Here is a question that sounds trivial until you try to answer it precisely: if you write things down, does it help to organize them?

Everyone's intuition says yes. A library with a catalog is better than a pile of books. A filing cabinet with labels is better than a box of loose papers. But how much better? And does the advantage grow or shrink as the collection gets larger?

The answer, it turns out, is that organized retrieval is exponentially faster than unorganized retrieval. Not a little faster. Not twice as fast. Exponentially faster — and the advantage grows without bound as the collection grows. We proved this formally and tested it experimentally on language models.

The setup

Imagine an agent with a fixed-size context window — it can hold B items at a time. It has access to an external store containing N items. It needs to find a specific item.

If the store is unstructured (a flat list), the agent must scan it linearly: load a page, check if the item is there, load the next page. Expected cost: N/B page loads. This is Ω(N).

If the store is indexed (organized into a tree with branching factor B), the agent navigates from root to leaf: load a node, pick the right branch, load the next node. Expected cost: logB(N) page loads. This is O(log N).

The ratio between these two is N / log N — which grows without bound. For a million items, it's roughly 50,000×. For a billion, roughly 33 million×.

This is the Library Theorem. The name is deliberate: it's the reason libraries were invented.

It compounds

The single-retrieval result is striking but not the whole story. Real reasoning requires multiple retrievals. An agent performing T reasoning steps, each requiring a lookup, pays the retrieval cost T times.

With an index: O(T log N). Without: Θ(T²) — because as the agent produces intermediate results and stores them, the unindexed store grows, and each subsequent search takes longer. The gap between organized and unorganized reasoning is quadratic in the number of reasoning steps.

A thousand-step reasoning chain with branching factor 32? The organized agent is roughly 100× more efficient. Ten thousand steps? 1,000×. The advantage never stops growing.

What the experiments showed

We tested this on GPT-4o-mini and GPT-5.4 across three types of content: random hashes (no prior knowledge possible), numeric sequences (some pattern), and encyclopedia entries (rich prior knowledge).

Two predictions confirmed cleanly. First, there's an in-context ceiling: once the collection exceeds the context window, in-context retrieval degrades sharply. The window is a hard wall, not a soft one. Second, indexed retrieval scales logarithmically — the empirical cost curves match the theoretical O(log N) prediction.

But the third finding was the most interesting: familiar content breaks the protocol. When the model encountered encyclopedia entries about well-known topics, it sometimes bypassed the retrieval procedure entirely and answered from parametric memory — its training data. The model knew the answer already and skipped the index.

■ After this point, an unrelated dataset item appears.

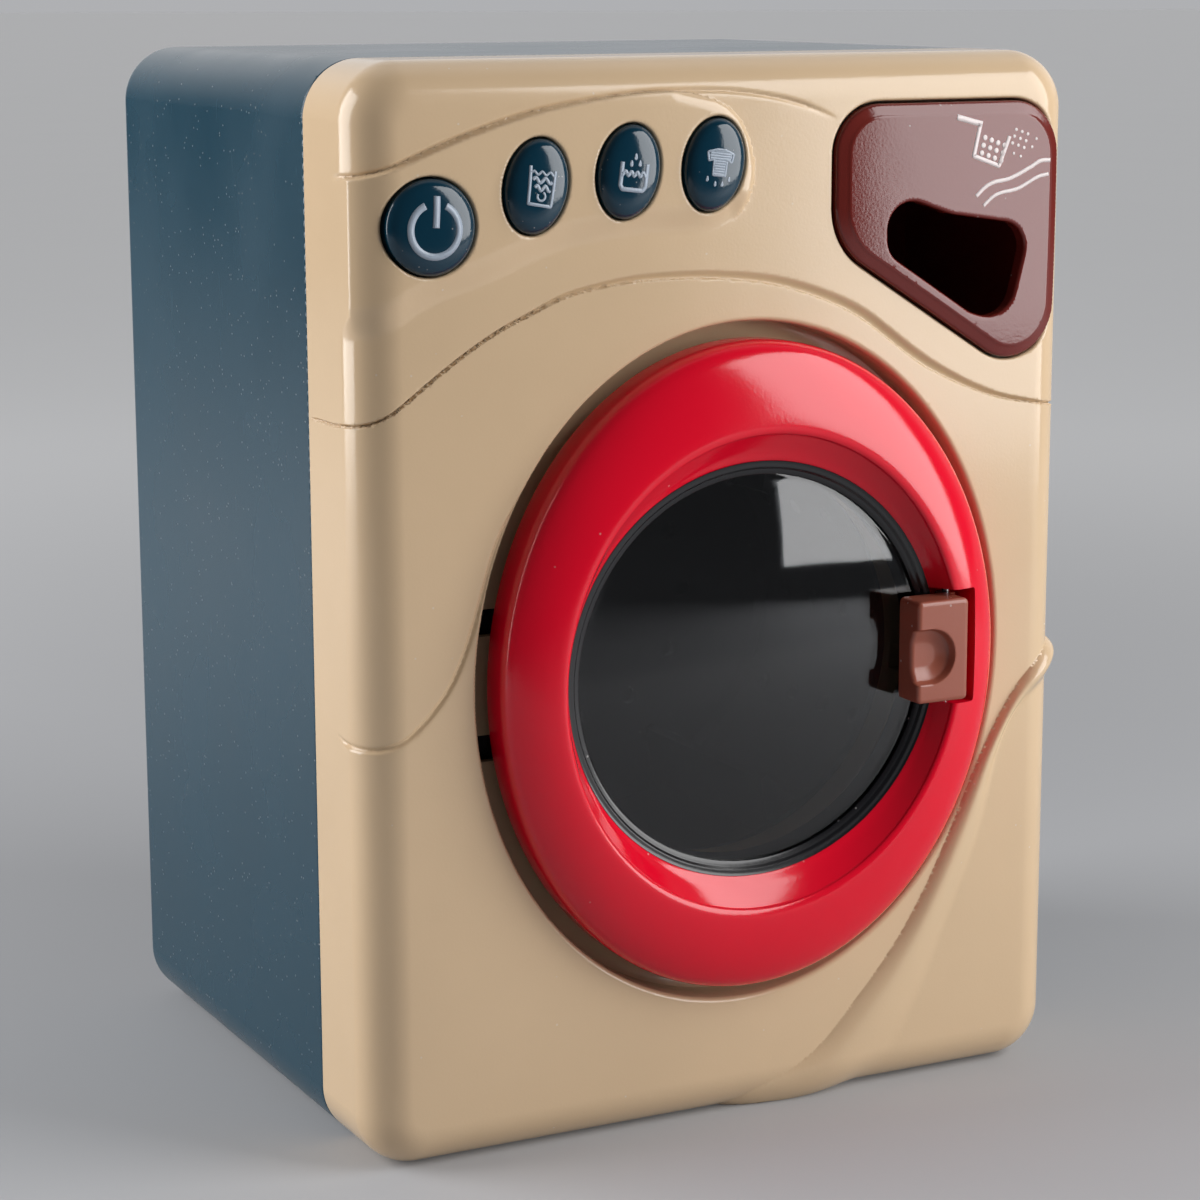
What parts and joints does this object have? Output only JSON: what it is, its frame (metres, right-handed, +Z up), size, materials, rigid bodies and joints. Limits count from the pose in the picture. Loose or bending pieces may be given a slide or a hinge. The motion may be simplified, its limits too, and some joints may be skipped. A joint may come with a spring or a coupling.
{
  "type": "toy washing machine",
  "caption": "Front-loading toy washing machine: two-part moulded casing, oval hinged door with smoked window, turning drum, detergent drawer and sprung buttons.",
  "frame": {"origin": "middle of the flat base, on the surface it stands on, halfway between the front face and the back and between the two sides", "axes": "+Z up, the door faces -Y, +X to the right as seen from the front"},
  "size_m": [0.1796, 0.1626, 0.24],
  "materials": {
    "beige_shell": "glossy moulded, fine scuffs",
    "teal_shell": "satin moulded, dusty",
    "teal_inner": "plain moulded",
    "red_shell": "high gloss",
    "black_trim": "gloss black",
    "smoked_window": "smoked clear plastic, glossy",
    "latch_brown": "satin moulded",
    "drawer_brown": "glossy moulded",
    "teal_button": "gloss, printed",
    "dark_tub": "plain moulded",
    "drum_plastic": "plain moulded",
    "inner_plastic": "plain moulded",
    "gear_plastic": "natural, greased",
    "bright_steel": "drawn",
    "spring_steel": "wound wire",
    "screw_steel": "zinc plated",
    "bush_brass": "turned",
    "motor_can": "drawn can",
    "cell_jacket": "plain jacket",
    "board_green": "lacquered board",
    "wire_skin": "plain insulation"
  },
  "bodies": {
    "casing": {"front_bezel": "beige_shell", "rear_casing": "teal_shell", "casing_screws": "screw_steel", "battery_box": "teal_inner", "battery_box_screws": "screw_steel", "battery_cells": "cell_jacket", "battery_contacts": "spring_steel", "battery_cover": "teal_shell", "battery_cover_screw": "screw_steel", "tub": "dark_tub", "tub_screws": "screw_steel", "shaft_bush": "bush_brass", "idler_pin": "bright_steel", "motor": "motor_can", "motor_screws": "screw_steel", "gear_plate": "inner_plastic", "gear_plate_screws": "screw_steel", "hinge_pin": "bright_steel", "power_spring": "spring_steel", "wash_spring": "spring_steel", "rinse_spring": "spring_steel", "spin_spring": "spring_steel", "circuit_board": "board_green", "board_switches": "black_trim", "board_screws": "screw_steel", "drawer_guide": "inner_plastic", "guide_screws": "screw_steel", "speaker": "black_trim", "speaker_clamp": "bright_steel", "speaker_screws": "screw_steel", "motor_wires": "wire_skin", "battery_wires": "wire_skin", "speaker_wires": "wire_skin"},
    "door": {"door_ring": "red_shell", "window_rim": "black_trim", "door_window": "smoked_window", "door_back": "dark_tub", "door_screws": "screw_steel", "latch_pin": "bright_steel", "latch_spring": "spring_steel"},
    "latch": {"door_latch": "latch_brown"},
    "drum_unit": {"drum": "drum_plastic", "drum_shaft": "bright_steel", "drum_gear": "gear_plastic", "shaft_clip": "spring_steel"},
    "idler": {"idler_gear": "gear_plastic"},
    "pinion": {"motor_pinion": "bush_brass"},
    "drawer": {"detergent_drawer": "drawer_brown"},
    "power_key": {"power_button": "teal_button"},
    "wash_key": {"wash_button": "teal_button"},
    "rinse_key": {"rinse_button": "teal_button"},
    "spin_key": {"spin_button": "teal_button"}
  },
  "joints": [
    {"name": "door_hinge", "type": "hinge", "parent": "casing", "child": "door", "pos_m": [-0.0685, -0.0685, 0.1054], "axis": [0, 0, -1], "range_deg": [0, 95]},
    {"name": "latch_pivot", "type": "hinge", "parent": "door", "child": "latch", "pos_m": [0.0535, -0.0778, 0.1069], "axis": [0, 0, 1], "range_deg": [0, 10], "stiffness_Nm_per_rad": 0.01, "springref_deg": -2.86, "deforming": ["latch_spring"]},
    {"name": "drawer_slide", "type": "slide", "parent": "casing", "child": "drawer", "axis": [0, -1, 0], "range_m": [0, 0.044]},
    {"name": "drum_spin", "type": "hinge", "parent": "casing", "child": "drum_unit", "pos_m": [0.0034, -0.014, 0.1054], "axis": [0, 1, 0], "continuous": true},
    {"name": "idler_spin", "type": "hinge", "parent": "casing", "child": "idler", "pos_m": [-0.0146, 0.036, 0.1294], "axis": [0, 1, 0], "continuous": true},
    {"name": "pinion_spin", "type": "hinge", "parent": "casing", "child": "pinion", "pos_m": [-0.0146, 0.041, 0.1544], "axis": [0, 1, 0], "continuous": true},
    {"name": "power_press", "type": "slide", "parent": "casing", "child": "power_key", "axis": [0, 1, 0], "range_m": [0, 0.0015], "stiffness_N_per_m": 400, "springref_m": -0.002, "deforming": ["power_spring"]},
    {"name": "wash_press", "type": "slide", "parent": "casing", "child": "wash_key", "axis": [0, 1, 0], "range_m": [0, 0.0015], "stiffness_N_per_m": 400, "springref_m": -0.002, "deforming": ["wash_spring"]},
    {"name": "rinse_press", "type": "slide", "parent": "casing", "child": "rinse_key", "axis": [0, 1, 0], "range_m": [0, 0.0015], "stiffness_N_per_m": 400, "springref_m": -0.002, "deforming": ["rinse_spring"]},
    {"name": "spin_press", "type": "slide", "parent": "casing", "child": "spin_key", "axis": [0, 1, 0], "range_m": [0, 0.0015], "stiffness_N_per_m": 400, "springref_m": -0.002, "deforming": ["spin_spring"]}
  ],
  "couplings": [
    {"joint": "idler_spin", "follows": "drum_spin", "ratio": -4},
    {"joint": "pinion_spin", "follows": "drum_spin", "ratio": 16}
  ]
}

This isn't a bug. It's a prediction of the theory: parametric memory is a form of indexing that happened during training. When it works, it's even faster than runtime indexing. When it doesn't — when the content is novel, updated, or private — external indexed retrieval is the only option that scales.

The design principle

The results suggest a division of labor. Use the model's parametric knowledge for what it knows well — common facts, linguistic structure, reasoning patterns. Use indexed external memory for everything else — private data, recent events, specialized domains, intermediate reasoning results.

And critically: use semantic models to build the index, but deterministic algorithms to traverse it. The model is good at understanding what something means. It is bad at reliably following a 47-step lookup procedure. Build the tree with the model's judgment. Walk it with code.

Intelligence scales through organization, not parameters. The library is not a metaphor. It is the mechanism.

Mechanically verified in Lean 4 (4 modules, 0 sorry axioms). Experimental validation on GPT-4o-mini and GPT-5.4 across three content types. Full details in "The Library Theorem: Exponential Separation Between Indexed and Sequential Retrieval for Bounded-Capacity Reasoning" (Mainen 2026).